Deploying a MinIO SNMD Object Storage Server in TrueNAS SCALE

[ Preamble ] This deployment of MinIO SNMD (single node multi drive) object storage server on TrueNAS® SCALE 24.04 (codename “Dragonfish”) is experimental. I am just deploying this in my home lab for the fun of it. Do not deploy in any production environment.

I have been contemplating this for quite a while. Which MinIO deployment mode on TrueNAS® SCALE should I work on? For one, there are 3 modes – Standalone, SNMD (Single Node Multi Drives) and MNMD (Multi Node Multi Drives). Of course, the ideal lab experiment is MNMD deployment, the MinIO cluster, and I am still experimenting this on my meagre lab resources.

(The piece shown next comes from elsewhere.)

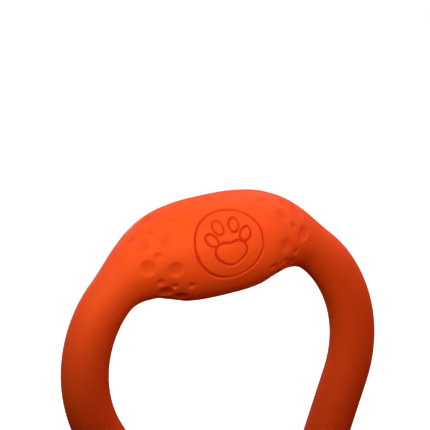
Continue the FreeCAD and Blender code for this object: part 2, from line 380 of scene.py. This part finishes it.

In the end, I decided to implement SNMD since this is, most likely, deployed on top of a TrueNAS® SCALE storage appliance instead an x-86 bare-metal or in a Kubernetes cluster on Linux systems. Incidentally, the concept of MNMD on top of TrueNAS® SCALE is “Kubernetes cluster”-like albeit a different container platform. At the same time, if this is deployed in a TrueNAS® SCALE Enterprise, a dual-controller TrueNAS® storage appliance, it will take care of the “MinIO nodes” availability in its active-passive HA architecture of the appliance. Otherwise, it can be a full MinIO cluster spread and distributed across several TrueNAS storage appliances (minimum 4 nodes in a 2+2 erasure set) in an MNMD deployment scheme.

Ideally, the MNMD deployment should look like this:

MinIO distributed multi-node cluster architecture (credit: MinIO)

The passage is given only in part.